There is a story that Swarfega was originally intended, as a cleaner for silk stockings, much like Listerine was originally used as a floor cleaner before bad breath was recontextualised as ”halitosis” - it is true that the company that made Swarfega was named Deb, short for “debutante”, but nylon stockings made it to market before Swarfega, and personal experience of the body scrub-like consistency of Swarfega means you wouldn’t use it on anything delicate.
The reason any of this came to mind is, well, beyond me - I must have been daydreaming, and the mellifluous tone of “Swarfega” came to mind for no reason at all, inevitably leading to my wondering what the etymology of such a word could be.
I feel my thoughts move faster when I am daydreaming, perhaps from exerting little to no control over them, for as soon as I found out that the Deb group had been sold in 2015 to S.C. Johnson, a family company - all their TV ads end the same way - that led me to find out they are otherwise known as Johnson Wax, meaning the ultimate headquarters of Swarfega are now found in the famous Johnson Wax Headquarters building, famously designed by Frank Lloyd Wright - now I am interested.

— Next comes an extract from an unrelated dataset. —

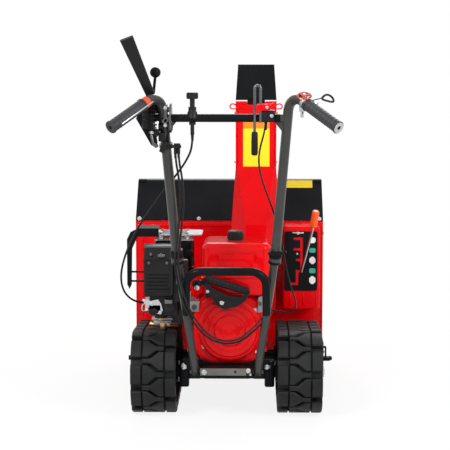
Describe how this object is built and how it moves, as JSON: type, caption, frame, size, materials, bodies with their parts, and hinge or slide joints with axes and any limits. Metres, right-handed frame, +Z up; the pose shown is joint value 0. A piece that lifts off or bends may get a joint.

What I knew about the headquarters, a US National Historic Landmark where S.C. Johnson continues to be based, that uses brick as red as the Royal Albert Hall, was that Wright did not include windows due to late payments, using skylights instead – this one turns out to be untrue, more the result of preventing it from looking like a traditional building – and that one of the mushroom-shaped supports, columns that continue tapering to the ground, had to be built in order to be destroyed, in order to prove how much weight they could truly support.
Looking into the building’s design further, I am surprised by the open-plan arrangement of the “Great Workroom”, ahead of its time for its 1939 opening date, the effectiveness of the Pyrex tube-based skylights, and the display of artistry at every stage, right down to the bespoke clerks’ desks and chairs - I would like one of each. Every single part of the building could have been made more conventionally, but the consideration of whether everything could be designed a different way, with the intent of energising staff, was refreshing.
I felt energised myself by seeing these pictures, and it was down to having “Swarfega” come to mind. It pays to let your mind wander sometimes.